● GIVEN TASK: Exactly as they appear, copy the lines of the listing from the one containing "obj.matrix_parent_inverse = Matrix.Identity(4)" through the final line, both included, and nothing else.

● INFORMATION SUPPLIED:
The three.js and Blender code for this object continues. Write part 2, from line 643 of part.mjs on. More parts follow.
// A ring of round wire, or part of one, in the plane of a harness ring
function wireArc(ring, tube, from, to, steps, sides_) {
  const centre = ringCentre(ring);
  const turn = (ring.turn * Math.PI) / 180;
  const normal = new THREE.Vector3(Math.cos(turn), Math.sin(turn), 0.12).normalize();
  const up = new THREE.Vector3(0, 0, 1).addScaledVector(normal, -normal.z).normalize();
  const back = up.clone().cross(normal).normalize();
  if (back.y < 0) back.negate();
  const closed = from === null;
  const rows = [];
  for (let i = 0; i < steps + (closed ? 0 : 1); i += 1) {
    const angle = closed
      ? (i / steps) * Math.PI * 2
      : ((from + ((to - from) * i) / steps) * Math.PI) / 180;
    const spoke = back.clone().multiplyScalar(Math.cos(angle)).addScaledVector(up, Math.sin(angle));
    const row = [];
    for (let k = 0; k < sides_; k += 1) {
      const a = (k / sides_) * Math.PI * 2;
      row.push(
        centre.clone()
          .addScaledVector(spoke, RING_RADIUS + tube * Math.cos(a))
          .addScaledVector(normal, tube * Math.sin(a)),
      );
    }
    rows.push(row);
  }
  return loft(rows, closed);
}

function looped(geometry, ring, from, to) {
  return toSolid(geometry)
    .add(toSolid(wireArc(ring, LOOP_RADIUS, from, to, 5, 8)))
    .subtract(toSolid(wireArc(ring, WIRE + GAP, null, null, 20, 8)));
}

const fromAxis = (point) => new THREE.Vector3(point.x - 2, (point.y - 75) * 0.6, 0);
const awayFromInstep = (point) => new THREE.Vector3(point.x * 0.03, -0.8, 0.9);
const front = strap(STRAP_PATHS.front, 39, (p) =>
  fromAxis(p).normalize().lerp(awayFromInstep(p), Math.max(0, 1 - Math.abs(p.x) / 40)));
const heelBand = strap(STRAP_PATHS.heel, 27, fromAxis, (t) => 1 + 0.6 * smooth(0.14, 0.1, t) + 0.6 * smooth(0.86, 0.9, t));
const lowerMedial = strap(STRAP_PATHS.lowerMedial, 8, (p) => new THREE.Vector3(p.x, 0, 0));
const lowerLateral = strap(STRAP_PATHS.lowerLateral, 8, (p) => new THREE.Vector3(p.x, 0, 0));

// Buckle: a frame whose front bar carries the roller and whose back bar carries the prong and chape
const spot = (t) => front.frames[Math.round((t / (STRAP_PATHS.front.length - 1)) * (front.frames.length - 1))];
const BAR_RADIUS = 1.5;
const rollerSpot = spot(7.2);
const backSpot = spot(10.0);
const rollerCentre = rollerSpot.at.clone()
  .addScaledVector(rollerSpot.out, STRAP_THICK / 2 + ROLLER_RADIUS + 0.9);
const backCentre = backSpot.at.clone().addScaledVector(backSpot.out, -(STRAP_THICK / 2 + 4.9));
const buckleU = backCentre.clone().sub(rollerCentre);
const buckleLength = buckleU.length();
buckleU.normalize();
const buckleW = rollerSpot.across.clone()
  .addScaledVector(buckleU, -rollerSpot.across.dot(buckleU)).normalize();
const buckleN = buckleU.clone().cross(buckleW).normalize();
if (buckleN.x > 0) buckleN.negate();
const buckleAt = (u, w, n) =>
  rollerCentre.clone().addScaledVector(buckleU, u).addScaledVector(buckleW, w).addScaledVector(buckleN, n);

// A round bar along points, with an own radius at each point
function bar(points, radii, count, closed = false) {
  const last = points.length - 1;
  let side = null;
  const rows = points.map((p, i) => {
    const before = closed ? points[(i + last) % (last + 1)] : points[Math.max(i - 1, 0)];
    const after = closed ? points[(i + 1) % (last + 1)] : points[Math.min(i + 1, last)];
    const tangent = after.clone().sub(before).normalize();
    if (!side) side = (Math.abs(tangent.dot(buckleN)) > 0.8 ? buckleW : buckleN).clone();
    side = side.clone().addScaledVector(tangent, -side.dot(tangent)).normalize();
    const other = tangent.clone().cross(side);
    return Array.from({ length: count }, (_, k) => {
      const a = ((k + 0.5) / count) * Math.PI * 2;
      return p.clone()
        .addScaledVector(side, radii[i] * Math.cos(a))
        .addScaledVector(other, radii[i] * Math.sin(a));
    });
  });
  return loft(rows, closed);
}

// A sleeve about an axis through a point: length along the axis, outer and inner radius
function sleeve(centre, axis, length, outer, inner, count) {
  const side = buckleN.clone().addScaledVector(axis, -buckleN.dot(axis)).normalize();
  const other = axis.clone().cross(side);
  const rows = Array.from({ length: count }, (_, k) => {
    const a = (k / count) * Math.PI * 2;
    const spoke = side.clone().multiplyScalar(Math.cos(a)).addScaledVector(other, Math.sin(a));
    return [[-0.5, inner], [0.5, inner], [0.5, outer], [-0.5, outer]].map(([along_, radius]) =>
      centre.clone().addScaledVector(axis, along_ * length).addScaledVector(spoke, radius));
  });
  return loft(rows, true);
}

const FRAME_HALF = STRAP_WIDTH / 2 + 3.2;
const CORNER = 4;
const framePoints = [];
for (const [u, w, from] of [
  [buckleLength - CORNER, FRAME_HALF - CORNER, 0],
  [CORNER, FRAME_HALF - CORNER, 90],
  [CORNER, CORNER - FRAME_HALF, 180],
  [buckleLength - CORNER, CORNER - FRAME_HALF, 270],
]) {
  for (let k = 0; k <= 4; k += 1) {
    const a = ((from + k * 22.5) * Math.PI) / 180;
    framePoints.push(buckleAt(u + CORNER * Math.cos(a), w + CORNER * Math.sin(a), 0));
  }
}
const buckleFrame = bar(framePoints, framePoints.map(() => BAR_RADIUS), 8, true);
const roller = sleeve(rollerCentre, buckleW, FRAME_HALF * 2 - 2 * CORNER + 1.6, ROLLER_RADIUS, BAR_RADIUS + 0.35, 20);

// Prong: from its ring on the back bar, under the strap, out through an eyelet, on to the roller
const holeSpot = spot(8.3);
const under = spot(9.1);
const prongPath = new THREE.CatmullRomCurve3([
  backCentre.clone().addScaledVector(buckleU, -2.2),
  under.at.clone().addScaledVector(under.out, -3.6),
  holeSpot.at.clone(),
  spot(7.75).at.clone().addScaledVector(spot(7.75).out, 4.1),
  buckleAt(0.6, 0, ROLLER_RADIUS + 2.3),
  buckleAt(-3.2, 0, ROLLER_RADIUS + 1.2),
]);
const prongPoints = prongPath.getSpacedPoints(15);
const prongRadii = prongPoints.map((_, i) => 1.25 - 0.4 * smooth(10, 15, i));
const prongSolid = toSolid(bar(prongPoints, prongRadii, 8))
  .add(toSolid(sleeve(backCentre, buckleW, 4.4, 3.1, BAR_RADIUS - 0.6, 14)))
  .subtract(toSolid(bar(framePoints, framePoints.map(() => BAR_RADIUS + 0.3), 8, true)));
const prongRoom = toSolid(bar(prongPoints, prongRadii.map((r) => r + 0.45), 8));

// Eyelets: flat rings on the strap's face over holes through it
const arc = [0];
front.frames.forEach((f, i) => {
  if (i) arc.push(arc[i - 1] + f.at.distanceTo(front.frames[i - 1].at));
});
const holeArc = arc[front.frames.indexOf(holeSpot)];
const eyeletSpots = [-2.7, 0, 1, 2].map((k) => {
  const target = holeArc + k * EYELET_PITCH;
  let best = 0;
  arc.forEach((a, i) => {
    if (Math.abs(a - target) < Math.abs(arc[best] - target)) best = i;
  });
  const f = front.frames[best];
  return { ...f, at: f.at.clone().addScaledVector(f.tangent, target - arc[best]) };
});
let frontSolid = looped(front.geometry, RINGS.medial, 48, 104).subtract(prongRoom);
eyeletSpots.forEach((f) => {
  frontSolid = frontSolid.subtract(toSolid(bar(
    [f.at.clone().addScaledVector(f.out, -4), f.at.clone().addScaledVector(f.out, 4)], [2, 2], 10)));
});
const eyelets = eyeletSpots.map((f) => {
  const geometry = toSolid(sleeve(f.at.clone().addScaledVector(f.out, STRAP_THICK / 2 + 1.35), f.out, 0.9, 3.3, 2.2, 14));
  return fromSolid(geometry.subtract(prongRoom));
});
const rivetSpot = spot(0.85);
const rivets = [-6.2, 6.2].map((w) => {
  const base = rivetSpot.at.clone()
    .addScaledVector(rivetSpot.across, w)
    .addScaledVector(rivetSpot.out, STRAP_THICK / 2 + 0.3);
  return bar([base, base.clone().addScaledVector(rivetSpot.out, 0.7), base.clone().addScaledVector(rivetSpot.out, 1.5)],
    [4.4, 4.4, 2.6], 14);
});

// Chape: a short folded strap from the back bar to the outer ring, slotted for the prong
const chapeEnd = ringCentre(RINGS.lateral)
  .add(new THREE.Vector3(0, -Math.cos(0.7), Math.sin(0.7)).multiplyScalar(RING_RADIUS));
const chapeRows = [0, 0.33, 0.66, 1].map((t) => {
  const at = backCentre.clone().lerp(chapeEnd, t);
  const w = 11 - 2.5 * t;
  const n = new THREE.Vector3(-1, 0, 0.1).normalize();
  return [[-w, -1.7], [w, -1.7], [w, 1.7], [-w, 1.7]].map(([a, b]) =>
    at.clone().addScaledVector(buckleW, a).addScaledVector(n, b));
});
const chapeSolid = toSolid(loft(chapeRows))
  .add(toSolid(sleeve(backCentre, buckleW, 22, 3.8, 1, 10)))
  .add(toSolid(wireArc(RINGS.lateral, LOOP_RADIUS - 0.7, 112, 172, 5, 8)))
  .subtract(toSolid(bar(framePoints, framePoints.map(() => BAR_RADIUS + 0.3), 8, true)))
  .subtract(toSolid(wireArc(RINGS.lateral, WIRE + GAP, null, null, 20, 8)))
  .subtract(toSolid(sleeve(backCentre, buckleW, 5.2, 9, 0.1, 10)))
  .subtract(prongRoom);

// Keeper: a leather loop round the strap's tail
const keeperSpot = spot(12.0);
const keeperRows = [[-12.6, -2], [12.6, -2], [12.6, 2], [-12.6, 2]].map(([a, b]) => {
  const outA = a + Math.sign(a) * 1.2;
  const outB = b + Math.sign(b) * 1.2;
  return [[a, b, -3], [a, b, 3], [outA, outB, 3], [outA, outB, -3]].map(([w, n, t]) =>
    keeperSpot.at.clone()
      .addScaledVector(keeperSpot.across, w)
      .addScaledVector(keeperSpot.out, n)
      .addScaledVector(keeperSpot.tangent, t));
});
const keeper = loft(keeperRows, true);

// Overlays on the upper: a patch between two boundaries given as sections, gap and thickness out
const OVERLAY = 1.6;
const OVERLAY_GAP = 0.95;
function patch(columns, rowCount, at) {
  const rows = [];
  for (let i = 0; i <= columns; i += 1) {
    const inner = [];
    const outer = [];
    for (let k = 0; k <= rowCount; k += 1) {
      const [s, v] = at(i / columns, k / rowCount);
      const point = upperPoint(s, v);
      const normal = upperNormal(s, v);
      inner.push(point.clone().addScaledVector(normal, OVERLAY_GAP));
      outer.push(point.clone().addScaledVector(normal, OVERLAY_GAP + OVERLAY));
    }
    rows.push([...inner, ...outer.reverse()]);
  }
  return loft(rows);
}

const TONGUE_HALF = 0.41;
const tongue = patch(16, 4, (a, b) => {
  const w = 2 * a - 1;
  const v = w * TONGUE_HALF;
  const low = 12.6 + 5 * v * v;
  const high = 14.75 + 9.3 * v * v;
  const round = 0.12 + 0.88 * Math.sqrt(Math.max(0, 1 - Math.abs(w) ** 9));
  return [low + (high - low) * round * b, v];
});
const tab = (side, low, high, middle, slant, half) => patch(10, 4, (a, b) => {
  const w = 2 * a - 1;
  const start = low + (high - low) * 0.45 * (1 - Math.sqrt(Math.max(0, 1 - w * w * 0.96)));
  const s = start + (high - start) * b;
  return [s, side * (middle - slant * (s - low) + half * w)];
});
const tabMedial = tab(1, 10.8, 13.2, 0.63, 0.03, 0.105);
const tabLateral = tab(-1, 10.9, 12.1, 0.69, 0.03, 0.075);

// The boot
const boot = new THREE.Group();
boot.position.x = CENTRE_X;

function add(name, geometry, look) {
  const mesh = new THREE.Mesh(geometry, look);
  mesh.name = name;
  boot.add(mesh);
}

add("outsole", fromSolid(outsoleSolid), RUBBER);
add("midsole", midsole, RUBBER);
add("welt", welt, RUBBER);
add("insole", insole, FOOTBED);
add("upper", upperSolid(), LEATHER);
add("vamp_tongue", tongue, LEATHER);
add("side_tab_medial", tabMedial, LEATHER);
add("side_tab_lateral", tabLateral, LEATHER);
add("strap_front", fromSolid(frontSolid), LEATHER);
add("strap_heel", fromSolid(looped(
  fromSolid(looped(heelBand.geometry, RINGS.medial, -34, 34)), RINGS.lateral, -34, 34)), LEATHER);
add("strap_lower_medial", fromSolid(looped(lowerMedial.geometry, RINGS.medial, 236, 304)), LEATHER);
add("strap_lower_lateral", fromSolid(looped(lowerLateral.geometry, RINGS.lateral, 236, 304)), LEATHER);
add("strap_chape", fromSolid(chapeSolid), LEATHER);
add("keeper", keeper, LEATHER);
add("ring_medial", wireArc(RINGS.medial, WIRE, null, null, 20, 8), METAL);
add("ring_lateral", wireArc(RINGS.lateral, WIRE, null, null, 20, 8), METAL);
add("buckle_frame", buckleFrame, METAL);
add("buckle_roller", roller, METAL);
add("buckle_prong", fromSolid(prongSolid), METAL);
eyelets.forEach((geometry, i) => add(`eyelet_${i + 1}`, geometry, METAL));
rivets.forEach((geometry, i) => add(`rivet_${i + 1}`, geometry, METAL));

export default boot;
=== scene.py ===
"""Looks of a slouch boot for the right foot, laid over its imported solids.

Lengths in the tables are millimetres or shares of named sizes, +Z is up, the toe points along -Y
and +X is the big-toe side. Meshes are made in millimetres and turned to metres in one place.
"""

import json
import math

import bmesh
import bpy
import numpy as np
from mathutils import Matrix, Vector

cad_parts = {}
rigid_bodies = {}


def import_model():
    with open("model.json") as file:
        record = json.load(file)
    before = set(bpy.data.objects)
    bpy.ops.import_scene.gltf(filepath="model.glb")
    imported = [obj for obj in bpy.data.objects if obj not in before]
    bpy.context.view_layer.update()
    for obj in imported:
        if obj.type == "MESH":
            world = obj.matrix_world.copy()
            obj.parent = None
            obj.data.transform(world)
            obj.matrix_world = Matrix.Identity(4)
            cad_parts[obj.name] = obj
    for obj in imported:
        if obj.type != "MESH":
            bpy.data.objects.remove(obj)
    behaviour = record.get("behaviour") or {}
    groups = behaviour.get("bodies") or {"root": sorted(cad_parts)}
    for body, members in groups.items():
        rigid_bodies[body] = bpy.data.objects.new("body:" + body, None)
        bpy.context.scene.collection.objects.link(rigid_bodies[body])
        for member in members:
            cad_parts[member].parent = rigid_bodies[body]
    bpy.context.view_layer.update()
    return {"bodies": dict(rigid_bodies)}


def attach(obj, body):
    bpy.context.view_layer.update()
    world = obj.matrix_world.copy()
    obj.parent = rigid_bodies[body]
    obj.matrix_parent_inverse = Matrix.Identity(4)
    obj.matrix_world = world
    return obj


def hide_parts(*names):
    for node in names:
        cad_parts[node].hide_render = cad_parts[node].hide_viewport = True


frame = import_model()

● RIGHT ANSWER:
    obj.matrix_parent_inverse = Matrix.Identity(4)
    obj.matrix_world = world
    return obj


def hide_parts(*names):
    for node in names:
        cad_parts[node].hide_render = cad_parts[node].hide_viewport = True


frame = import_model()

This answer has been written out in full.